Advantageous Effects

[0006] A CSM-based analysis system according to embodiments of the present invention have effects on improving precise prediction of collision between the satellite and the space debris based on a CSM informing the collision risk between the satellite and the space debris while operating a global space monitoring network, and significantly reducing a total time taken in determining and analyzing a precise orbit of the space debris and making an optimized collision-avoidance maneuver plan, through the effective user interface and system.

DESCRIPTION OF DRAWINGS

[0007] FIG. 1 is a block diagram of a CSM-based analysis system for a collision risk according to an embodiment of the present invention, and

[0008] FIG. 2 is a block diagram of a collision risk analysis server of a CSM-based analysis system for a collision risk according to an embodiment of the present invention.

BEST MODE

[0009] Hereinafter, exemplary embodiments according to the present invention will be described with reference to accompanying drawings. Also, terms and words used in the following description and claims have to be interpreted by not the limited meaning of the typical or dictionary definition, but the meaning and concept corresponding to the technical idea of the present invention on the assumption that the inventor can properly define the concept of the terms in order to describe his/her own invention in the best way.

[0010] Accordingly, the disclosure in the specification and the configurations shown in the drawings are just preferred embodiments of the present invention and do not cover all the technical idea of the present invention. Thus, it should be appreciated that such embodiments may be replaced by various equivalents and modifications at a point of time when the present application is filed.

[0011] FIG. 1 is a block diagram of a CSM-based analysis system for a collision risk according to an embodiment of the present invention, and

[0012] As shown in FIG. 1, a CSM-based analysis system for a collision risk according to an embodiment of the present invention includes a CSM-based collision risk analysis server 100, a joint space operations center server 200 and a satellite 300.

[0013] The satellite 300 collects various pieces of information about the coordinates, the sizes, the elements, etc. of a plurality of pieces of surrounding debris and transmits the information to the ground joint space operations center server 200.

[0014] The joint space operations center server 200 composes a conjunction summary message based on the information collected from a global space monitoring network resource including the user satellite 300, a radar or an optical camera 400.

[0015] Further, the collision risk analysis server 100 analyzes, generates and displays various pieces of information such as a collision risk, approaching movement, etc. between the satellite operated by a user and the space debris based on the conjunction summary message.

[0016] For reference, the CSM-based analysis system for a collision risk according to an embodiment of the present invention has a system architecture of `Tree` easy to directly connect with a flight dynamics system that has to secure extendability of the system, facilitate the subsequent modification and run parallel with of a collision risk analysis of the space debris.

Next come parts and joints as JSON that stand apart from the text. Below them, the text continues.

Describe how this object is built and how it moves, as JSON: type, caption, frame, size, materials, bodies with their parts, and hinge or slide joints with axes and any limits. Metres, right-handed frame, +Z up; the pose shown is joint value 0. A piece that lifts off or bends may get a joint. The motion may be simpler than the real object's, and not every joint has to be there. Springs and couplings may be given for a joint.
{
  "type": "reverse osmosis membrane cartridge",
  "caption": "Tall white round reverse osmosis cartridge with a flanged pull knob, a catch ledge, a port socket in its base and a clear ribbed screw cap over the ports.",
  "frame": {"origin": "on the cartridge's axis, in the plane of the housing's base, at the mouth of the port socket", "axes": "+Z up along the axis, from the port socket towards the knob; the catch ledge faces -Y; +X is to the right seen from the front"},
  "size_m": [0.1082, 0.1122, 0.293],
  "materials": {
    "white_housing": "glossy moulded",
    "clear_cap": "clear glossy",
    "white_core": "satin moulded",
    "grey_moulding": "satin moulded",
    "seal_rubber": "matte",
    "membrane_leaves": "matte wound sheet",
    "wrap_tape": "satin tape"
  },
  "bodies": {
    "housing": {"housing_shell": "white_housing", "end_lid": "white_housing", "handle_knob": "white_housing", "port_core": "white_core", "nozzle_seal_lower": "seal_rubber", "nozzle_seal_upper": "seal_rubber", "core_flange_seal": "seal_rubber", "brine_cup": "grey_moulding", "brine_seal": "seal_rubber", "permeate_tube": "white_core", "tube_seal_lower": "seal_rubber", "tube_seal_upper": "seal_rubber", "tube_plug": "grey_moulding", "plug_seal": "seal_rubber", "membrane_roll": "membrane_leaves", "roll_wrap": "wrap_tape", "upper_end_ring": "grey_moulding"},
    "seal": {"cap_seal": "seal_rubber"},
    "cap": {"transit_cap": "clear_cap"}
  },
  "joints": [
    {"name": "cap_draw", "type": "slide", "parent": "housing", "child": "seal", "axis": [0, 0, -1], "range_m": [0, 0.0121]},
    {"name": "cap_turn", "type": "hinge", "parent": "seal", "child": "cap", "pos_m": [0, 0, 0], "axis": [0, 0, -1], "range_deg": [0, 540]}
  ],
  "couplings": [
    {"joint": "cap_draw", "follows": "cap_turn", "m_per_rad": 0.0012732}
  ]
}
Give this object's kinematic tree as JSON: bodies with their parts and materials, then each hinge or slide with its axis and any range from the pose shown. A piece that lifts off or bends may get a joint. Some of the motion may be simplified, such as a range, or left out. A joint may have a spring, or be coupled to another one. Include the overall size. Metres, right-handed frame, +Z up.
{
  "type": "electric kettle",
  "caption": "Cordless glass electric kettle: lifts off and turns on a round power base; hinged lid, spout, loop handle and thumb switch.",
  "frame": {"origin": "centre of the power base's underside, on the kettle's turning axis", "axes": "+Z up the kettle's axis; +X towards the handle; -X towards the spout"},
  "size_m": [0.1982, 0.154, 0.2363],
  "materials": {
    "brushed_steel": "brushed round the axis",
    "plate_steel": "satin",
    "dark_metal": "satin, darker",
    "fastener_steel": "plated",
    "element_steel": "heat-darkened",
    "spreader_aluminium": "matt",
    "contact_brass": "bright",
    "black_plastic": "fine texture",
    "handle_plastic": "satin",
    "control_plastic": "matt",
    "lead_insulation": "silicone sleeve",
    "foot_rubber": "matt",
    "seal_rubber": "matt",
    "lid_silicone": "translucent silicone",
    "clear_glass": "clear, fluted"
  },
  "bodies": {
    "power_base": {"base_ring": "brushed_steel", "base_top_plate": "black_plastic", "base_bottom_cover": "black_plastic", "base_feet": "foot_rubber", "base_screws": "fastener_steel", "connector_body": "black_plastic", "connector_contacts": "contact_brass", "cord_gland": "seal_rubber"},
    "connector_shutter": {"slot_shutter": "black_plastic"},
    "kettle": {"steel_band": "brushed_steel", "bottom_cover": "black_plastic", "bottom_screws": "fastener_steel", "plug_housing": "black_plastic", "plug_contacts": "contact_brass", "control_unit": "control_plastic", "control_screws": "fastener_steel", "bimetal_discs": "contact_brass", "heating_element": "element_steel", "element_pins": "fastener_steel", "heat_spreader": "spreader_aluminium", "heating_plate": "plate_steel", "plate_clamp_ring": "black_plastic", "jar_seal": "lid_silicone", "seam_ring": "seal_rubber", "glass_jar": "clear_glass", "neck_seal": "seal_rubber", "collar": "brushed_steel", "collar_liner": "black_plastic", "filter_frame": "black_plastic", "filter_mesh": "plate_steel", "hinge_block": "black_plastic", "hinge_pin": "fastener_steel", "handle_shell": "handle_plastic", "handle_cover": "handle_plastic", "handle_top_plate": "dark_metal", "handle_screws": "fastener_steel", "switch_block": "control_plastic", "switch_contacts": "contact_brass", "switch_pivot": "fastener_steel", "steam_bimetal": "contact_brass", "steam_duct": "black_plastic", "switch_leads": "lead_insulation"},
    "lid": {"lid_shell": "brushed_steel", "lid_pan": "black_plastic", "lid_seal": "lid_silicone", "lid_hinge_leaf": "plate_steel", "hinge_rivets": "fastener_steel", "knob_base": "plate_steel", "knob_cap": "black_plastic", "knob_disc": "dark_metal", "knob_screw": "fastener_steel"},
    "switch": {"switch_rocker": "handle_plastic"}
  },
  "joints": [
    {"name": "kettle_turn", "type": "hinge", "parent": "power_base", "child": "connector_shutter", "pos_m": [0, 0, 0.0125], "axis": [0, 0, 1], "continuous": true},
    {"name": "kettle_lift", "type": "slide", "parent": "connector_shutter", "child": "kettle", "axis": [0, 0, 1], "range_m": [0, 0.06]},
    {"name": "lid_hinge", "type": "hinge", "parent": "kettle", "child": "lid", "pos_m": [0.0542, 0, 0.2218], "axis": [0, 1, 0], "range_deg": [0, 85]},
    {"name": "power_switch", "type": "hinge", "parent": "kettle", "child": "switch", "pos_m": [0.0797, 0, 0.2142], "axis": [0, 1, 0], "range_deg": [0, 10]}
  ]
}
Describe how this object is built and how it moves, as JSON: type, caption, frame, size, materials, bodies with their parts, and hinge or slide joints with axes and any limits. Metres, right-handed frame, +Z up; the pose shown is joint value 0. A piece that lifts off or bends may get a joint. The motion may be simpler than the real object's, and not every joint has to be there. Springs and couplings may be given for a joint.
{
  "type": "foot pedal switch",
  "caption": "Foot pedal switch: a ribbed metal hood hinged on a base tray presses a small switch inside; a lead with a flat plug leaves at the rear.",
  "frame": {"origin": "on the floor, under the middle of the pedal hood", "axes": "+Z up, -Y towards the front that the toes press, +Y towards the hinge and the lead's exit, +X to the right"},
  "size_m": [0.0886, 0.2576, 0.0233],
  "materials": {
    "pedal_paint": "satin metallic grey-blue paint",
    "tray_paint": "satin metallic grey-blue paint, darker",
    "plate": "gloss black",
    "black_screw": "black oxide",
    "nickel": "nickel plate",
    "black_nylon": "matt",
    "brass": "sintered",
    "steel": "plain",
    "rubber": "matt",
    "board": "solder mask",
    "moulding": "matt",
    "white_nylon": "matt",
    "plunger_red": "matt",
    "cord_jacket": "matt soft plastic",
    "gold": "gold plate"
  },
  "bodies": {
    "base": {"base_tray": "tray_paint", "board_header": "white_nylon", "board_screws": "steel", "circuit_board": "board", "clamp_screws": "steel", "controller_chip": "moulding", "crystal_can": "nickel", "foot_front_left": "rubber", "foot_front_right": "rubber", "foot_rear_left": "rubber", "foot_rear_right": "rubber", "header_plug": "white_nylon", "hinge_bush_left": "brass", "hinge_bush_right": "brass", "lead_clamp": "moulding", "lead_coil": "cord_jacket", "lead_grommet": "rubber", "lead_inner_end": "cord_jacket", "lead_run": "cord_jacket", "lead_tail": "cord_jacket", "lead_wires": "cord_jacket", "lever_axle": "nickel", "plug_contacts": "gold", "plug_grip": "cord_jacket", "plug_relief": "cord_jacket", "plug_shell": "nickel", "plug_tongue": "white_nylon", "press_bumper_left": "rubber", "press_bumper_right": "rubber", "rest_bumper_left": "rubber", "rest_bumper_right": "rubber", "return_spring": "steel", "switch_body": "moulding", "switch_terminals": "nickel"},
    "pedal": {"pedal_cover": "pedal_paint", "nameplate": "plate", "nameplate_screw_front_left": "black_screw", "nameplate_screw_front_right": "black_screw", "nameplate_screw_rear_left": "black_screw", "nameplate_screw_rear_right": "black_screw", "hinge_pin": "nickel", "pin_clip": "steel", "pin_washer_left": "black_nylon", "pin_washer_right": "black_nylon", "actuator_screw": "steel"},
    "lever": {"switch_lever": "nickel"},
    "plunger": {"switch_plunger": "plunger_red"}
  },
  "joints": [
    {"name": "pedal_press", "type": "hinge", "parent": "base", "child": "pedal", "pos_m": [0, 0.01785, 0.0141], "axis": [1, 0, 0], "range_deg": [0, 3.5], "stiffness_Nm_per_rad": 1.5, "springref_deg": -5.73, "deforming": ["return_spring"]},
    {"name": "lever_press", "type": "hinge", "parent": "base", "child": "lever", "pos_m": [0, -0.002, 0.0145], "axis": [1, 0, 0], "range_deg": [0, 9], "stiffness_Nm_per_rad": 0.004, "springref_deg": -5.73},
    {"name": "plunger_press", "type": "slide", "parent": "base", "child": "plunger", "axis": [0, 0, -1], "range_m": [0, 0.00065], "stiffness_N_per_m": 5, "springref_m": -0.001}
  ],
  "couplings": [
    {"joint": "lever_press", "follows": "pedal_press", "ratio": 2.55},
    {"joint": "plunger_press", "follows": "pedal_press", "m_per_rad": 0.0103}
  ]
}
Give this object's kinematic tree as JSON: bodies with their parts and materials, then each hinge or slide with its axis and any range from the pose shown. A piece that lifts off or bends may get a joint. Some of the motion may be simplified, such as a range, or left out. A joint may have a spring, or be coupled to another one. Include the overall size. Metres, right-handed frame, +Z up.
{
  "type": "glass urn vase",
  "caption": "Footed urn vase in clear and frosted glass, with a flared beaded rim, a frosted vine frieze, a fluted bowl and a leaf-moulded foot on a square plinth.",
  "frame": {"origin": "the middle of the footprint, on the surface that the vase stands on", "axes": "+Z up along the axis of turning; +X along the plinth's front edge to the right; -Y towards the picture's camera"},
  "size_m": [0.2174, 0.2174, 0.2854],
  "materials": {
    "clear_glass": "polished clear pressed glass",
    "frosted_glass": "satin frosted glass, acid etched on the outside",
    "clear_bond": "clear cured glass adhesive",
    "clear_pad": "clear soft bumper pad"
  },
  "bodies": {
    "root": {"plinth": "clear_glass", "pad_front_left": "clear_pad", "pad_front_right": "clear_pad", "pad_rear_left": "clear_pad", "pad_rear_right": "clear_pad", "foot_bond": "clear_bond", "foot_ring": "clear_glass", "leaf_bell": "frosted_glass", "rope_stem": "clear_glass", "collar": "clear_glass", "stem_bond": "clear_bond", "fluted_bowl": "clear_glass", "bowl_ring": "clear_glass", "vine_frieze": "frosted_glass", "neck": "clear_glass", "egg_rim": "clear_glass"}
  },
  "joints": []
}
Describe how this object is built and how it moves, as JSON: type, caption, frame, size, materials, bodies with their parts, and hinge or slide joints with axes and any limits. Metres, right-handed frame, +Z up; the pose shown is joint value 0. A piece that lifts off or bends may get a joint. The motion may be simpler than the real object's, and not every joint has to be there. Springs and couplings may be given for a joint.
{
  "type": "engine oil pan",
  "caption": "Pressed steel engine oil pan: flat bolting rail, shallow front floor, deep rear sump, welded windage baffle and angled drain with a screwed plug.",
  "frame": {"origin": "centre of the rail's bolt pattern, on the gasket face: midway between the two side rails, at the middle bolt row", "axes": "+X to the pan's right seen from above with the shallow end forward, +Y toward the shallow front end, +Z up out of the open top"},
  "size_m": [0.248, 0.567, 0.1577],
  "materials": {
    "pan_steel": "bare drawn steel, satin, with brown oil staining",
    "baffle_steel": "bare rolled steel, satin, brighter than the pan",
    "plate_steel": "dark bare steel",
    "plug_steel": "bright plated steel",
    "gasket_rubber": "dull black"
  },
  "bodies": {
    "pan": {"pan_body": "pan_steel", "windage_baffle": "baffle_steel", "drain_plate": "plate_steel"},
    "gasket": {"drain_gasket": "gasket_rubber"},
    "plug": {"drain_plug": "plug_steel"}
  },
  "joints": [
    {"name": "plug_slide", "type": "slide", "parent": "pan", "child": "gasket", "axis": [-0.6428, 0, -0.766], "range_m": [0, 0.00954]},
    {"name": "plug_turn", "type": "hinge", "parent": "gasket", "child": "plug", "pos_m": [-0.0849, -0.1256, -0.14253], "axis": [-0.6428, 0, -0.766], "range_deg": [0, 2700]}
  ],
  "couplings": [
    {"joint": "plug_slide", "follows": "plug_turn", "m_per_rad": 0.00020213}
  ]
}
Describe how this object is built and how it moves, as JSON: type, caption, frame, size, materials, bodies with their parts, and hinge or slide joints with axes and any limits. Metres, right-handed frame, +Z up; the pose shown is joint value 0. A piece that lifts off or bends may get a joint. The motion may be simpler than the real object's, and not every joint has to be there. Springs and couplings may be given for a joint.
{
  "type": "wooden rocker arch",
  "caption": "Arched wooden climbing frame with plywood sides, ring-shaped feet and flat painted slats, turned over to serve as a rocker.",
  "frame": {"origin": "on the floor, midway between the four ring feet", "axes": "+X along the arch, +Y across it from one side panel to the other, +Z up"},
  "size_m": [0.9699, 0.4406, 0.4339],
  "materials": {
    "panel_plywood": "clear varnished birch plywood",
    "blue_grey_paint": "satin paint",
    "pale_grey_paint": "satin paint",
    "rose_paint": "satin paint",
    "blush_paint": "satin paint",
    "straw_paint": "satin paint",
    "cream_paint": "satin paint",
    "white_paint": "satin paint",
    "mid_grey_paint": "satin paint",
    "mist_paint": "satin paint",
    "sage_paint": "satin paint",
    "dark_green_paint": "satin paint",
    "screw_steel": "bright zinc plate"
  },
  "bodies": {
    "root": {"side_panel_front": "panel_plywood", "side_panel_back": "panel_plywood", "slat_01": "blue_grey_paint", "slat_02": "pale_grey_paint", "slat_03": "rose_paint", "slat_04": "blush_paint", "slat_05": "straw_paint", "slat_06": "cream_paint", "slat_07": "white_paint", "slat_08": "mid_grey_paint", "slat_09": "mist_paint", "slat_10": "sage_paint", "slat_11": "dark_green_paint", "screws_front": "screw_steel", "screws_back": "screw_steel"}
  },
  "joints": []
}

[0017] Referring to FIG. 2, a collision risk analysis server of a CSM-based analysis system for a collision risk will be described in more detail.

[0018] For reference, FIG. 2 is a block diagram of a collision risk analysis server of a CSM-based analysis system for a collision risk according to an embodiment of the present invention.

[0019] As shown in FIG. 2, the collision risk analysis server of the CSM-based analysis system for a collision risk according to an embodiment of the present invention includes a main controller 110, an interface 120, a CSM analyzer 130, a collision risk calculator 140, an orbit determiner/analyzer 150, a multipurpose collision-avoidance maneuver calculator 160, a global and collision event viewer 170, a collision risk scheduler 180, and a CSM database (DB) 190.

[0020] The interface 120 automatically receives the CSM and various external data from the exterior the joint space operations center server 200, and automatically transmits and receives system operation results to and from the exterior.

[0021] Also, the interface 120 sets up access and automatic receiving time to automatically transmit the CSM and various required data through an external site, and sets up time to automatically transmit the corresponding data to the external site requiring various result data calculated through the system.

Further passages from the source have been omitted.